* _Given problem_
Send back all the data below, exactly as given.

* _Records for this task_
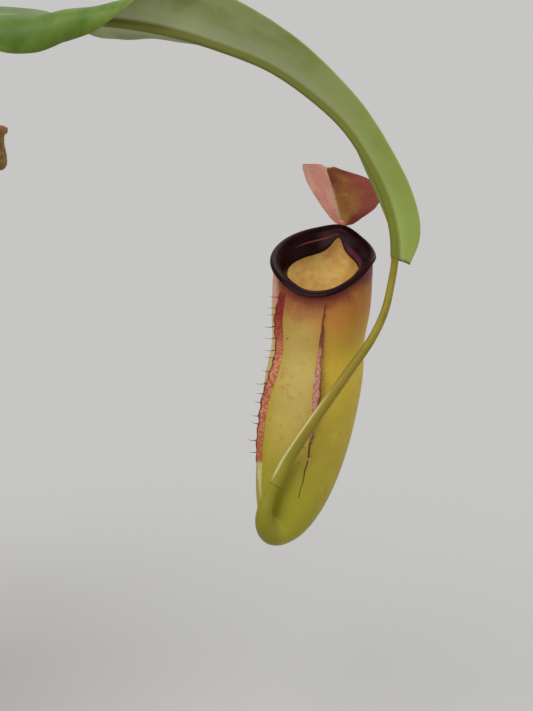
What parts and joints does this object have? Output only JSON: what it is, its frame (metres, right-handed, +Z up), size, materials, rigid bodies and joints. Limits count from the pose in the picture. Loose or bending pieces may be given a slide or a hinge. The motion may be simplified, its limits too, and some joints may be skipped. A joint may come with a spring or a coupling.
{
  "type": "potted pitcher plant",
  "caption": "Tropical pitcher plant in a round clay pot: strap leaves arch from one stem, and their tendrils carry hanging pitchers with lids, collars and fringed wings.",
  "frame": {"origin": "middle of the pot's flat underside, where it stands", "axes": "+Z up, +X along the longest leaf, -Y towards the front of the pitcher that hangs from it"},
  "size_m": [0.3534, 0.2891, 0.3624],
  "materials": {
    "pot_clay": "dry unglazed terracotta with pale bloom",
    "moss_and_bark": "rough, damp moss and bark chips",
    "stem": "satin green-brown bark with old leaf scars",
    "leaf": "smooth, thick and slightly waxy, with a yellow midrib and margin",
    "tendril": "smooth and satin",
    "pitcher_wall": "satin yellow-green, flushed and flecked with red",
    "pitcher_collar": "wet gloss, near-black maroon, finely ribbed",
    "pitcher_lid": "satin rose, speckled, with short hairs",
    "bud": "brown and finely furry"
  },
  "bodies": {
    "root": {"bud_g": "bud", "bud_h": "bud", "bud_i": "bud", "collar_c": "pitcher_collar", "collar_d": "pitcher_collar", "collar_e": "pitcher_collar", "collar_f": "pitcher_collar", "collar_long": "pitcher_collar", "cup_c": "pitcher_wall", "cup_d": "pitcher_wall", "cup_e": "pitcher_wall", "cup_f": "pitcher_wall", "cup_long": "pitcher_wall", "leaf_a": "leaf", "leaf_b": "leaf", "leaf_c": "leaf", "leaf_d": "leaf", "leaf_e": "leaf", "leaf_f": "leaf", "leaf_g": "leaf", "leaf_h": "leaf", "leaf_i": "leaf", "leaf_long": "leaf", "leaf_young": "leaf", "lid_c": "pitcher_lid", "lid_d": "pitcher_lid", "lid_e": "pitcher_lid", "lid_f": "pitcher_lid", "lid_long": "pitcher_lid", "pot": "pot_clay", "soil": "moss_and_bark", "stem": "stem", "tendril_a": "tendril", "tendril_b": "tendril", "tendril_c": "tendril", "tendril_d": "tendril", "tendril_e": "tendril", "tendril_f": "tendril", "tendril_g": "tendril", "tendril_h": "tendril", "tendril_i": "tendril", "tendril_long": "tendril"}
  },
  "joints": []
}
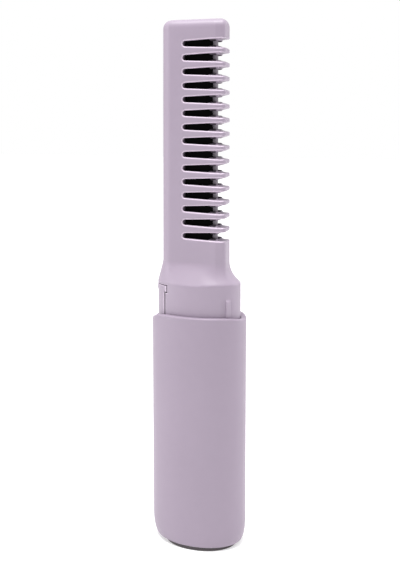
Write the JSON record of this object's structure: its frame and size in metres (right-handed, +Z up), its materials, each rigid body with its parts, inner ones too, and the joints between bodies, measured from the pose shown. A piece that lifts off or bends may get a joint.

* _Solution for this exercise_
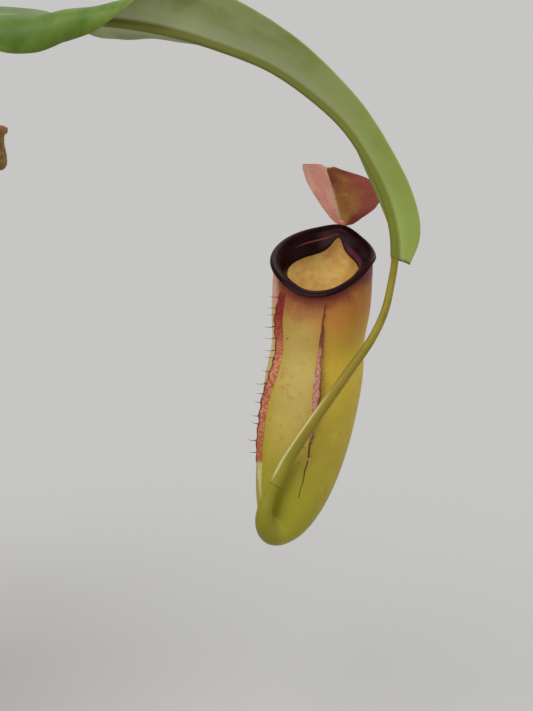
What parts and joints does this object have? Output only JSON: what it is, its frame (metres, right-handed, +Z up), size, materials, rigid bodies and joints. Limits count from the pose in the picture. Loose or bending pieces may be given a slide or a hinge. The motion may be simplified, its limits too, and some joints may be skipped. A joint may come with a spring or a coupling.
{
  "type": "potted pitcher plant",
  "caption": "Tropical pitcher plant in a round clay pot: strap leaves arch from one stem, and their tendrils carry hanging pitchers with lids, collars and fringed wings.",
  "frame": {"origin": "middle of the pot's flat underside, where it stands", "axes": "+Z up, +X along the longest leaf, -Y towards the front of the pitcher that hangs from it"},
  "size_m": [0.3534, 0.2891, 0.3624],
  "materials": {
    "pot_clay": "dry unglazed terracotta with pale bloom",
    "moss_and_bark": "rough, damp moss and bark chips",
    "stem": "satin green-brown bark with old leaf scars",
    "leaf": "smooth, thick and slightly waxy, with a yellow midrib and margin",
    "tendril": "smooth and satin",
    "pitcher_wall": "satin yellow-green, flushed and flecked with red",
    "pitcher_collar": "wet gloss, near-black maroon, finely ribbed",
    "pitcher_lid": "satin rose, speckled, with short hairs",
    "bud": "brown and finely furry"
  },
  "bodies": {
    "root": {"bud_g": "bud", "bud_h": "bud", "bud_i": "bud", "collar_c": "pitcher_collar", "collar_d": "pitcher_collar", "collar_e": "pitcher_collar", "collar_f": "pitcher_collar", "collar_long": "pitcher_collar", "cup_c": "pitcher_wall", "cup_d": "pitcher_wall", "cup_e": "pitcher_wall", "cup_f": "pitcher_wall", "cup_long": "pitcher_wall", "leaf_a": "leaf", "leaf_b": "leaf", "leaf_c": "leaf", "leaf_d": "leaf", "leaf_e": "leaf", "leaf_f": "leaf", "leaf_g": "leaf", "leaf_h": "leaf", "leaf_i": "leaf", "leaf_long": "leaf", "leaf_young": "leaf", "lid_c": "pitcher_lid", "lid_d": "pitcher_lid", "lid_e": "pitcher_lid", "lid_f": "pitcher_lid", "lid_long": "pitcher_lid", "pot": "pot_clay", "soil": "moss_and_bark", "stem": "stem", "tendril_a": "tendril", "tendril_b": "tendril", "tendril_c": "tendril", "tendril_d": "tendril", "tendril_e": "tendril", "tendril_f": "tendril", "tendril_g": "tendril", "tendril_h": "tendril", "tendril_i": "tendril", "tendril_long": "tendril"}
  },
  "joints": []
}
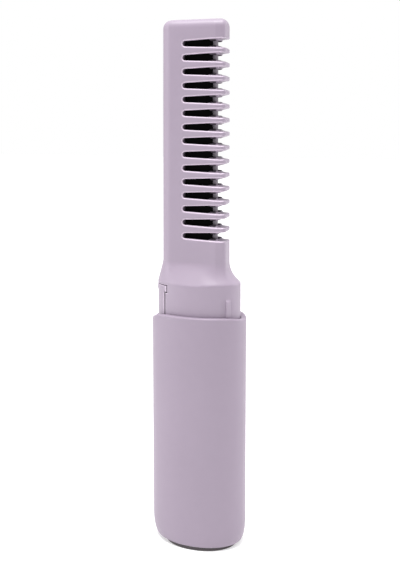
Write the JSON record of this object's structure: its frame and size in metres (right-handed, +Z up), its materials, each rigid body with its parts, inner ones too, and the joints between bodies, measured from the pose shown. A piece that lifts off or bends may get a joint.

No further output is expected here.